Professor Nedava wishes to demonstrate that Trotsky, despite passionate disclaimers of Jewish identification, was far more involved with Jewish matters than he seemed to be. Unfortunately, Professor Nedava is hampered by the absence of substantial documentation for his thesis. (His statement that Trotsky wrote more about the “Jewish Question” than any other Marxist ideologist is disingenuous; the others wrote practically nothing.) Thus, from among Trotsky's voluminous writings he has retrieved a report on the Beilis “blood-libel” case of 1912, a description of a pogrom, a discussion of Zionism, etc. He has even found some indication that Trotsky attended the famous Zionist Congress of 1903 (where the question of Uganda was debated). All of this is undoubtedly interesting, even moving, yet it is no more than a footnote to a character that, in Professor Nedava's hands, remains stubbornly, and perhaps fatally, remote. For no matter how Trotsky may actually have felt about his Jewishness, what he explicitly wrote on the subject was, for the most part, banal and predictable, as in his routine anti-Zionism. (Though he did change his mind, after the advent of Hitler, on the question of the desirability of a “territorial” solution to the Jewish problem, there is really no proof whatsoever—as Professor Nedava is obliged to admit—that Trotsky ever became sympathetic to Zionism.)
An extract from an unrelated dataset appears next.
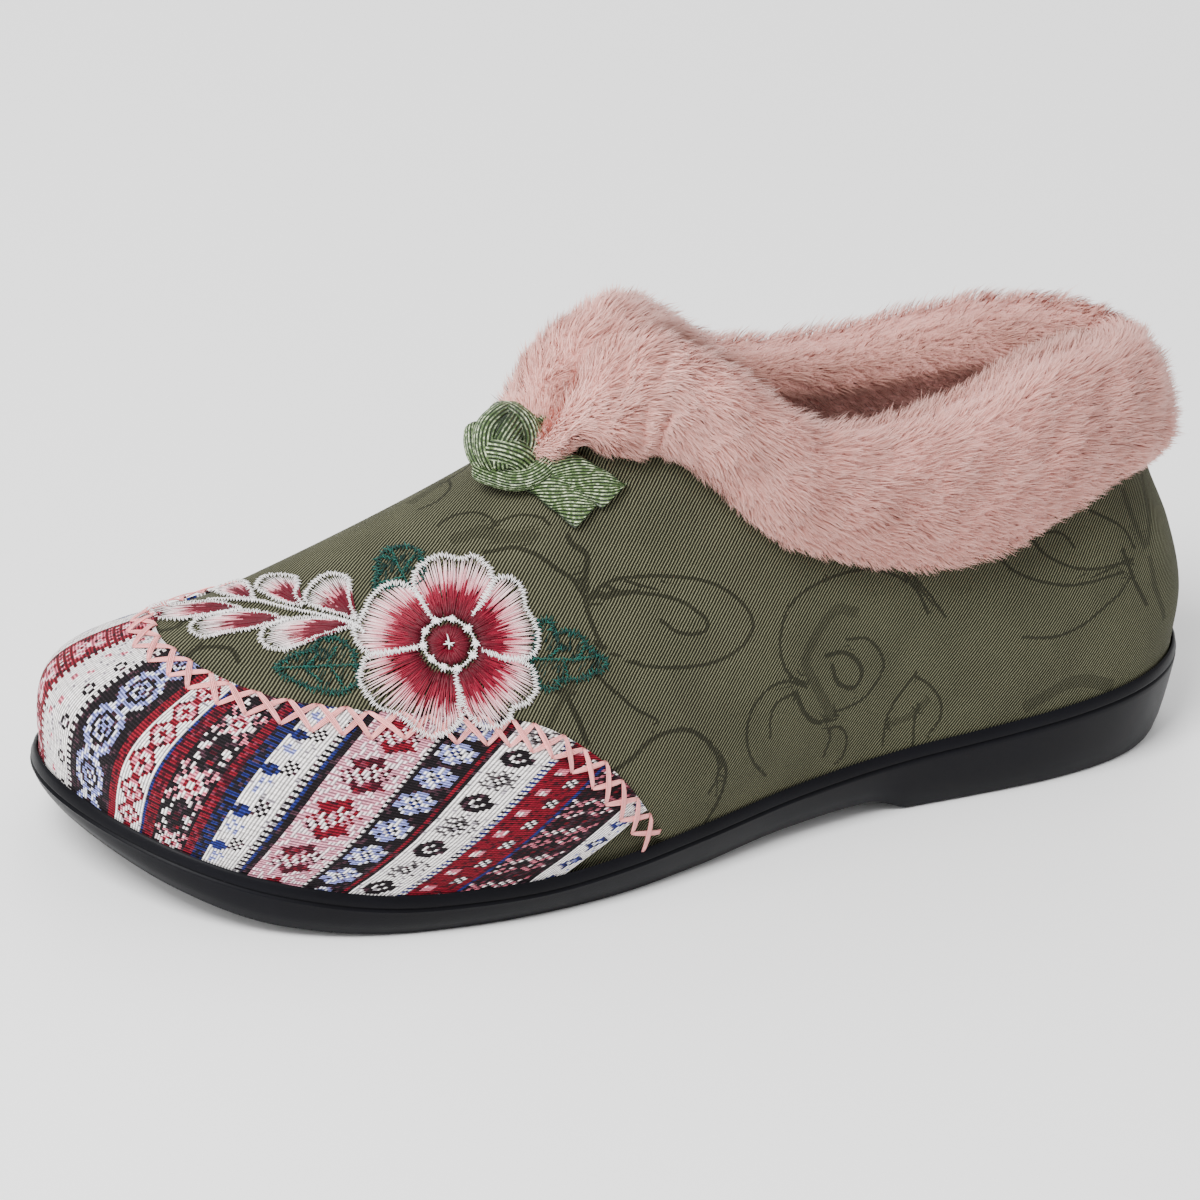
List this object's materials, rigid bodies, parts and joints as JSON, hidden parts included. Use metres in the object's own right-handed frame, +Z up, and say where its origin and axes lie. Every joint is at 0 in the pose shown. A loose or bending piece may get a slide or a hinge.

The absence of genuine documentation, as well as the author's unfortunate tendency to enclose his discussion in one framework after another—the condition of the Jews in Russia, the perniciousness of Diaspora life, and so on—ultimately has a crippling effect. It becomes all too plain that Professor Nedava's wide-ranging sweep is really a form of padding. Probably it is his need for material that renders him particularly gullible with respect to the legends that Trotsky, like most celebrities, became encrusted by. Thus Nedava cites a memoir published in an Israeli newspaper a decade after Trotsky's murder; its author, recalling Jewish student life in southern Russia before the abortive revolution of 1905, mentions Trotsky as “head of the Social-Democratic party,” who was “conducting revolutionary activities throughout the Ukraine from an apartment in Kiev.” Since Trotsky had no organizational connection at all, this sounds like retrospective hagiography. The spuriousness of the memoir is accentuated by its curious conclusion: Trotsky abruptly abandoning his far-flung “revolutionary activities” and urging the students to follow Jabotinsky, the Zionist leader then engaged in Jewish self-defense!
Intent upon piling up external demonstrations of Trotsky's alleged Jewishness, Professor Nedava ignores Trotsky's inner agitation over his ancestry, surely of deeper moment. Granting Trotsky's “Jewish heart,” what really demands exploration is the tension between it and Trotsky's Marxist head. Professor Nedava simply bypasses all this. Nor does he shed the requisite light on Soviet history as it affects his subject. His discussion of the so-called “Moscow Show Trials” of 1936-38, the culmination of Trotsky's Satanization, is particularly scanty. These charades eliminated all the Old Bolsheviks and served as a cover for the unpublicized extermination of more than eight million people, put to death as “Trotsky's agents,” at a time when Trotsky himself was a helpless exile. Though he took incredible pains to demolish the “charges” made against him at the “trials,” Trotsky was unable to explain the charades themselves or the monstrosities of the Stalin regime. For his part, Professor Nedava restricts himself to noting Trotsky's emphasis on the anti-Jewish element in the trials, really one of their minor features.
As I have noted, Nedava is on firmer ground when discussing Jewish participation in the Russian Revolution. He shows that the notion that the Jews were “behind” the Russian Revolution is a delusion of congenital anti-Semites; it is engaging to recall that the Bolsheviks were financed not by rich Jews, as the myth would have it, but by the German General Staff and Foreign Office, including Ludendorff, later to become a Hitler sympathizer. In fact, the Jews, as a community, were a negligible quantity in the Revolution. Since 80 per cent of them were “bourgeois,” they were ruined economically. In a splendid quotation—from Jacob Maze, the Chief Rabbi of Moscow (1921)—Professor Nedava sums it up: “The Trotskys make the revolutions, and the Bronsteins pay the bills.” But even this is an exaggeration. Jews figured negatively, so to speak, in the Russian Revolution by enabling the enemies of the Bolsheviks to stir up a powerful current of folk anti-Semitism; on the positive side, they were forced to defend the Soviet regime represented by the Bolsheviks during the subsequent Civil War precisely because there was no place for Jews in the camp of the White Guards.
Indeed, it is because Jews were essentially on the sidelines during the Revolution and the civil war—or rather, were the target of varying forces for different reasons—that Trotsky provides an archetypal paradigm for Jewry: he was a fanatic without a base. Shaped, no doubt, by his Jewish background, he was a classic representation too of the rupture that marked his generation of Jews—the revulsion against the values of the shtetl in favor of a set of universal ideas that were powered unmistakably, though distortedly, by a millennial religiosity. Trotsky and the Jews is a commendable, if defective, attempt to do justice to the entire vital theme suggested by the interaction between Jewry at large and the aspirations of its gifted deserters.